As news of Gabyshev’s arrest broke on Thursday, opposition supporters began posting the hashtag “#I/We are the Shaman” on social media, a reference to a recent successful grassroots campaign to free Ivan Golunov, an investigative journalist who police tried to frame on drug-dealing charges.
The collision of the occult and the political sphere is not new in Russia, a country with a deep-rooted fascination with the paranormal.
“We’ve lived to see this. A shaman as a victim of political repression,” Yelena Lukyanova, a professor at Moscow’s Higher School of Economics, wrote in a Facebook post.
“There is about as much chance of replacing the authorities through elections as there is by the shaman’s curse,” Igor Eidman, a Kremlin critic, posted on Facebook. “Yet, they have been jailing [opposition] candidates for a long time, so it’s only natural they have now started on shamans.”

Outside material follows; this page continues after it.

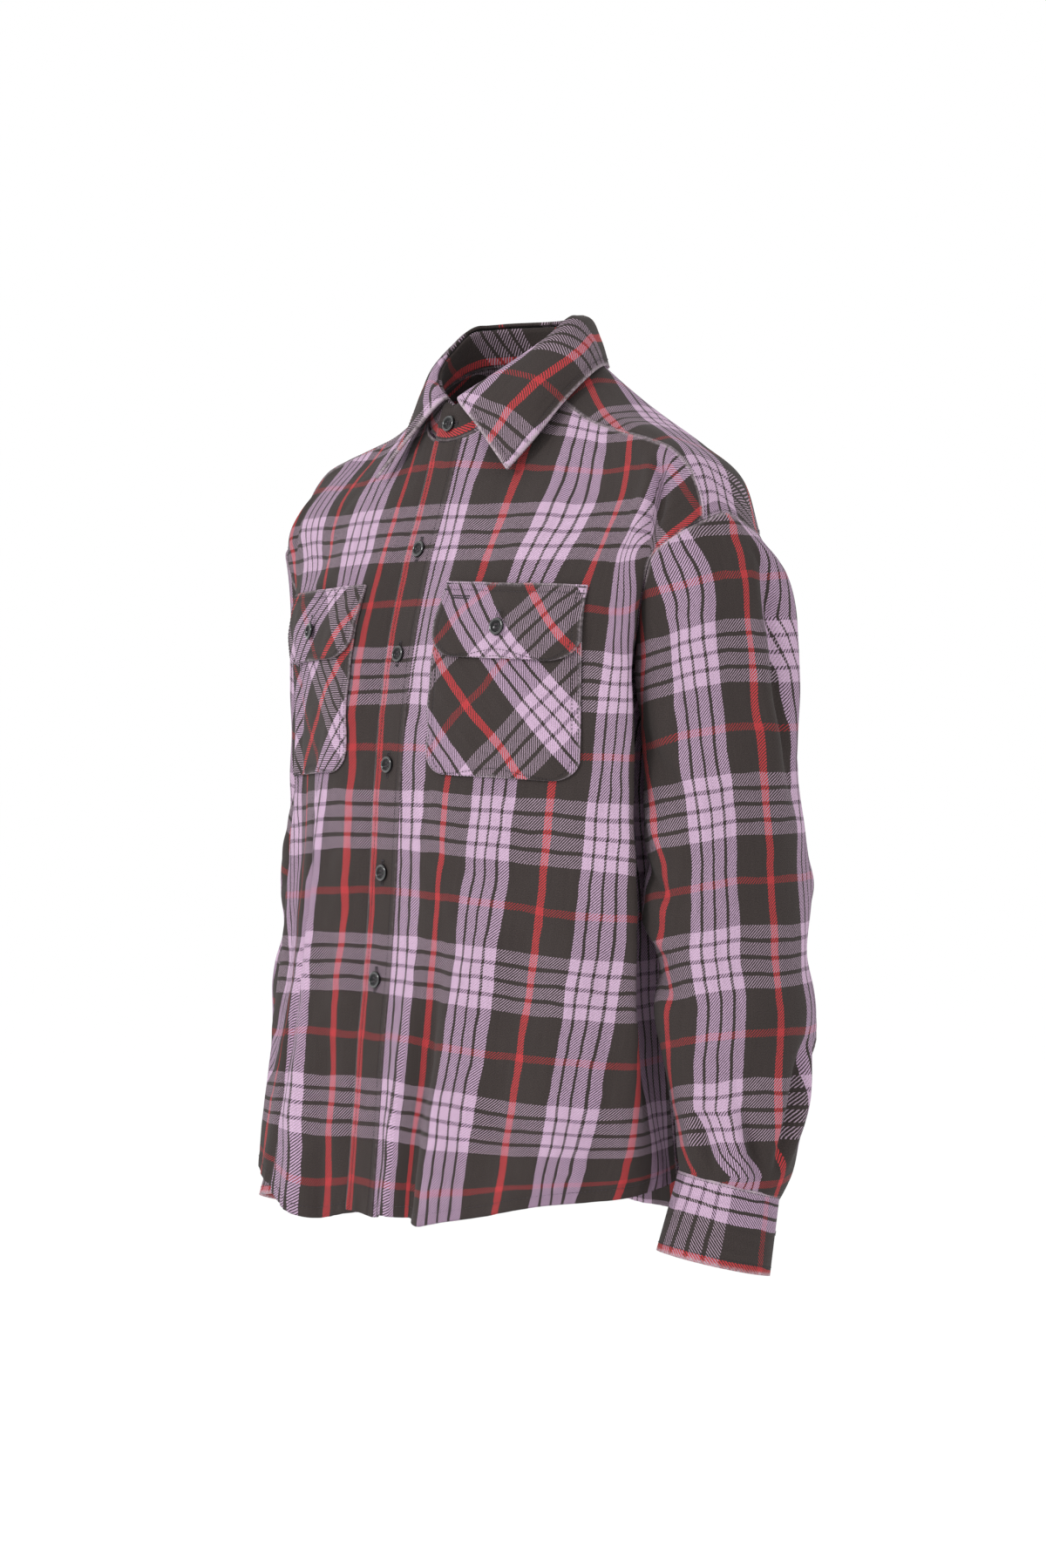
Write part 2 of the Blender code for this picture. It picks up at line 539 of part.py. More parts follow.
# Pockets and flaps, in rows and columns of the front's grid
row_of = np.concatenate([[0], np.cumsum(FRONT_CELLS_DOWN)])
column_of = np.concatenate([[0], np.cumsum(FRONT_CELLS_ACROSS)])
POCKET_TOP, FLAP_MIDDLE, FLAP_END, POCKET_END = row_of[3], row_of[4], row_of[5], row_of[8]
POCKET_HALF = (column_of[5] - column_of[3]) / 2
POCKET_MIDDLE = {"left": column_of[4], "right": column_of[-1] - column_of[4]}


def corner_rows(first, last, corner, steps):
    """Whole rows down to the corner, then the closer rows of its round."""
    rows = [float(row) for row in np.arange(first, last) if row < last - corner]
    return rows + [last - corner * (1 - math.sin(math.pi / 2 * step / steps)) for step in range(steps + 1)]


def rounded_patch(name, surface, middle, places, corner, thickness, proud):
    """A patch on a front whose two lower corners are rounded; places lists its rows."""
    inset = []
    for place in places:
        depth = max(0.0, place - (places[-1] - corner))
        inset.append(corner * (1 - math.sqrt(max(0.0, 1 - (depth / corner) ** 2))))
    across = np.linspace(-1, 1, 9)
    columns = middle + across[None, :] * (POCKET_HALF - np.array(inset)[:, None])
    points, facing = facets(*surface, np.array(places)[:, None], columns)
    return wall(name, points, facing, thickness, proud=proud)


pocket_rows = corner_rows(POCKET_TOP, POCKET_END, POCKET_CORNER, 4)
flap_rows = [POCKET_TOP - 0.35, POCKET_TOP - 0.12, *corner_rows(POCKET_TOP, FLAP_END, FLAP_CORNER, 4)]
over_pocket = PATCH_SEAT + PATCH + PATCH_SEAT + FLAP
flap_proud = np.full((len(flap_rows), 1, 1), over_pocket)
flap_proud[0] = PATCH_SEAT + FLAP
for side, surface in (("left", (left, left_n)), ("right", (right, right_n))):
    middle = POCKET_MIDDLE[side]
    rounded_patch(f"pocket_{side}", surface, middle, pocket_rows, POCKET_CORNER, PATCH, PATCH_SEAT + PATCH)
    rounded_patch(f"flap_{side}", surface, middle, flap_rows, FLAP_CORNER, FLAP, flap_proud)

# Collar stand: a band round the neck whose left end laps over its right one
half_turn = [*np.linspace(STAND_END, SHOULDER_SEAM_ANGLE, 4), 80, 90, 100, 110, 118, 127, 135, 146, 158, 169, 180]
round_neck = [*half_turn, *[360 - angle for angle in half_turn[-2::-1]]]
stand_angles = [-STAND_END, -STAND_END * 0.8, -STAND_END * 0.45, 0, *round_neck, 360, 360 + STAND_END]
stand = []
for angle in stand_angles:
    under = np.clip((angle - 300) / 40, 0, 1) * (BAND + SEAT)
    ends = np.clip((angle + STAND_END) / (STAND_END * 0.55), 0, 1)
    highest = 0.45 + 0.55 * math.sqrt(1 - (1 - ends) ** 2)
    column = np.array([stand_point(angle, share * highest) for share in (1, 0.5, 0)])
    outward = column[:, :2] / np.linalg.norm(column[:, :2], axis=1, keepdims=True)
    column[:, :2] -= outward * under
    column[:, 2] += STAND_RISE
    stand.append(column)
stand = np.array(stand).transpose(1, 0, 2)
wall("collar_stand", stand, grid_normals(stand), BAND)

# Collar leaf: over the top of the stand and down to its points
def leaf_half(table):
    """Half a leaf: rows from the fold out, columns from the point at the front to the back."""
    table = np.array(table)
    angles = np.array([table[0, 0], *half_turn])
    lines = []
    for angle, (x, y, z, bow) in zip(angles, through(table[:, 1:], angles, table[:, 0])):
        top = stand_point(angle, 1) + [0, 0, STAND_RISE]
        outward = np.array([top[0], top[1], 0]) / math.hypot(top[0], top[1])
        edge = np.array([x, y, z])
        over = top + outward * LEAF_OUT + [0, 0, LEAF_UP * 0.55]
        half = over * 0.55 + edge * 0.45
        away = np.array([half[0], half[1], 0]) / math.hypot(half[0], half[1])
        lines.append([top - outward * 0.0006 + [0, 0, LEAF_UP], over, half + away * bow + [0, 0, bow * 0.4], edge])
    return in_spans(np.array(lines).transpose(1, 0, 2), LEAF_CELLS_OUT, np.array([0.0, 0.005, 0.022, 0.045]))


leaf = np.concatenate([leaf_half(LEAF_LEFT), mirrored(leaf_half(LEAF_RIGHT))[:, 1:]], axis=1)
wall("collar", leaf, grid_normals(leaf), LEAF_WALL)

# Cuffs: a band round the wrist, its overlap behind the arm
start = math.radians(CUFF_START)
behind = np.linspace(start, start + math.radians(360 + CUFF_LAP), 26)
cuff = []
for turn in behind:
    under = np.clip((math.degrees(turn - start) - 330) / 30, 0, 1) * (BAND + SEAT)
    column = np.array([cuff_point(-turn, share) for share in (0, 0.33, 0.67, 1)])
    middle = np.array([cuff_point(-turn - math.pi, share) for share in (0, 0.33, 0.67, 1)]) + column
    outward = column - middle / 2
    column -= outward / np.linalg.norm(outward, axis=1, keepdims=True) * under
    cuff.append(column)
cuff = np.array(cuff).transpose(1, 0, 2)
cuff_n = grid_normals(cuff)
wall("cuff_left", cuff, cuff_n, BAND)
wall("cuff_right", mirrored(cuff), mirrored(cuff_n), BAND)

# Sleeve plackets: a strip on the slit above each cuff, in columns of the sleeve's grid
turn_back = (2 * np.pi - sleeve_turn[::-1]) % (2 * np.pi)
places = np.interp(
    np.radians([CUFF_START, CUFF_START + SLIT_WIDE]), turn_back[:-1], np.arange(len(turn_back) - 1)
)
inside = [column for column in range(len(turn_back)) if places[0] < column < places[1]]
columns = np.array([places[0], *inside, places[1]])
rows = np.arange(sum(SLEEVE_CELLS_DOWN[:SLIT_FROM]), sleeve.shape[0], 1.0)
rows[-1] -= 0.05
strip, strip_n = facets(sleeve_left, sleeve_left_n, rows[:, None], columns[None, :])
wall("sleeve_placket_left", strip, strip_n, PATCH, proud=SEAT + PATCH)
wall("sleeve_placket_right", mirrored(strip), mirrored(strip_n), PATCH, proud=SEAT + PATCH)

# Buttons: a turned disc with a raised rim and a dished middle
BUTTON_PROFILE = (
    (0.0, 0.62), (0.50, 0.62), (0.62, 1.0), (0.86, 1.0), (1.0, 0.66), (0.94, 0.18), (0.76, 0.0), (0.0, 0.0),
)


def button(name, point, facing):
    """A button whose back rests at the point."""
    mesh = bpy.data.meshes.new(name)
    profile = [(BUTTON_RADIUS * out, 0.0, BUTTON_THICK * up) for out, up in BUTTON_PROFILE]
    mesh.from_pydata(profile, [(i, i + 1) for i in range(len(profile) - 1)], [])
    mesh.materials.append(BUTTON)
    obj = bpy.data.objects.new(name, mesh)
    shirt.objects.link(obj)
    turned = obj.modifiers.new("turned", "SCREW")
    turned.steps = turned.render_steps = 18
    turned.use_merge_vertices = True
    turned.merge_threshold = 0.00001
    turned.use_smooth_shade = True
    obj.rotation_mode = "QUATERNION"
    obj.rotation_quaternion = Vector(facing).to_track_quat("Z", "Y")
    obj.location = point
    return obj


def button_on(name, surface, row, column, proud):
    point, facing = facets(*surface, np.array([float(row)]), np.array([float(column)]))
    button(name, point[0] + facing[0] * (proud + SEAM), facing[0])


middle_rows = left[:, 1, 2]
for number, drop in enumerate(BUTTON_DROPS, start=1):
    row = np.interp(drop, -middle_rows, np.arange(len(middle_rows)))
    button_on(f"button_front_{number}", (left, left_n), row, 1, PLACKET_PROUD)
for side, surface in (("left", (left, left_n)), ("right", (right, right_n))):
    button_on(f"button_pocket_{side}", surface, FLAP_MIDDLE + 0.1, POCKET_MIDDLE[side], over_pocket)
button_on("button_collar", (stand, grid_normals(stand)), 1, 3, 0.0)
lap_column = CUFF_LAP / 2 / (360 + CUFF_LAP) * (len(behind) - 1)
button_on("button_cuff_left", (cuff, cuff_n), 1.5, lap_column, 0.0002)
button_on("button_cuff_right", (mirrored(cuff), mirrored(cuff_n)), 1.5, len(behind) - 1 - lap_column, 0.0002)
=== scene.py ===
"""Looks of a plaid flannel work shirt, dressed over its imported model. Metres, +Z up, front towards -Y."""

import math
from functools import partial

import bmesh
import bpy
import numpy as np
from mathutils import Matrix, Vector


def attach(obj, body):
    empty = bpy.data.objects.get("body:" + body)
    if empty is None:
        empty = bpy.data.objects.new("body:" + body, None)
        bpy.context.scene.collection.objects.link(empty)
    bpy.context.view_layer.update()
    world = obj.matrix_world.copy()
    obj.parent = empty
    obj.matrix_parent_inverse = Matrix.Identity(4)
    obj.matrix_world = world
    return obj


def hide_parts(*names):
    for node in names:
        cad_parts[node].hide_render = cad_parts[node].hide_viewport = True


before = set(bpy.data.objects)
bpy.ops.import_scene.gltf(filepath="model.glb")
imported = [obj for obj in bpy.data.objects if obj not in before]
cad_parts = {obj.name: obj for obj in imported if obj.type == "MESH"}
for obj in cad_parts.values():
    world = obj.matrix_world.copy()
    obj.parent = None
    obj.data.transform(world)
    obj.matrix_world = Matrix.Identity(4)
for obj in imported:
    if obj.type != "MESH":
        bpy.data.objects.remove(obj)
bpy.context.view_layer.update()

# ---------------------------------------------------------------- yoke
# The yoke is one piece of flannel over the shoulders, cut on the cross grain, so its warp runs
# from arm to arm. It is felled onto both fronts, the back and the collar stand.

FINE = 8  # cells of a panel here for each cell of its solid
CLOTH = 0.0016

NECK_SIDE, NECK_FRONT, NECK_BACK = 0.068, 0.066, 0.061
NECK_MEAN, NECK_TILT, NECK_SIDE_RISE = -0.009, 0.031, 0.024
SHOULDER_SEAM_ANGLE = 70

# Lines of the yoke in millimetres from the neck seam out, by their angle round the neck from the front.
YOKE_LINES = (
    (70, ((121.2, -23, -29.4), (157, -23, -38.8), (183, -23, -44.6), (211.5, -23, -54), (232, -23, -71.7),
          (242.5, -23.5, -91.8), (245, -24, -106))),
    (90, ((120, -3, -20), (183, -3, -41), (225, -3, -64), (247, -2, -101))),
    (110, ((113, 36, -14), (170, 42, -46), (212, 41, -72), (232, 40, -114))),
    (135, ((80, 72, -18), (112, 88, -46), (145, 96, -72), (160, 97, -104))),
    (158, ((43, 84, -9), (60, 99, -36), (75, 108, -62), (83, 113, -92))),
    (180, ((0, 86, 4), (0, 98, -22), (0, 108, -50), (0, 114, -80))),
)
YOKE_CELLS_ROUND = tuple(cells * FINE for cells in (2, 2, 3, 3, 3))
YOKE_CELLS_OUT = 9 * FINE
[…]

The collision of the occult and the political sphere is not new in Russia, a country with a deep-rooted fascination with the paranormal. Russia’s Academy of Sciences estimates that 67 percent of all Russian women have at some time sought help from a “psychic or sorcerer.” The figure for Russian men is one in four.
That fascination has leeched into politics. In the late 1980s, as the Soviet system began to crumble, state television broadcast so-called “healing sessions” by Anatoly Kashpirovsky, a Kremlin-approved “psychic healer.” Kashpirovsky was later elected to the State Duma, Russia’s parliament.
Under Putin, Grigory Grabovoi, another self-proclaimed psychic healer, sparked outrage when he claimed to be able to resurrect the 186 children killed in the 2004 Beslan school siege. Grabovoi’s actions trigged allegations he had been tasked by Kremlin spin doctors with discrediting the Beslan Mothers, a group of bereaved parents asking uncomfortable questions about the government’s handling of the incident.
More recently, it emerged that the Kremlin had funded a secret mind-reading division in the 1990s. One of its “discoveries” was that Madeleine Albright, the former U.S. Secretary of State, believed it was “unfair” Russia had sole possession of Siberia and its vast natural resources. Boris Ratnikov, a retired general, said the “discovery” was made by a psychic agent who “read” Albright’s mind. Putin repeated the claim at a press conference in 2014, although it is unclear if he was aware of its source.
“The most frightening thing is that [the political elite] really saw a threat in the shaman’s campaign,” wrote Lev Rubinstein, a Russian poet and Kremlin critic.
“They really believe in shamans and wizards … and what if that shaman had stronger connections with important spirits than their shaman? You just never know!”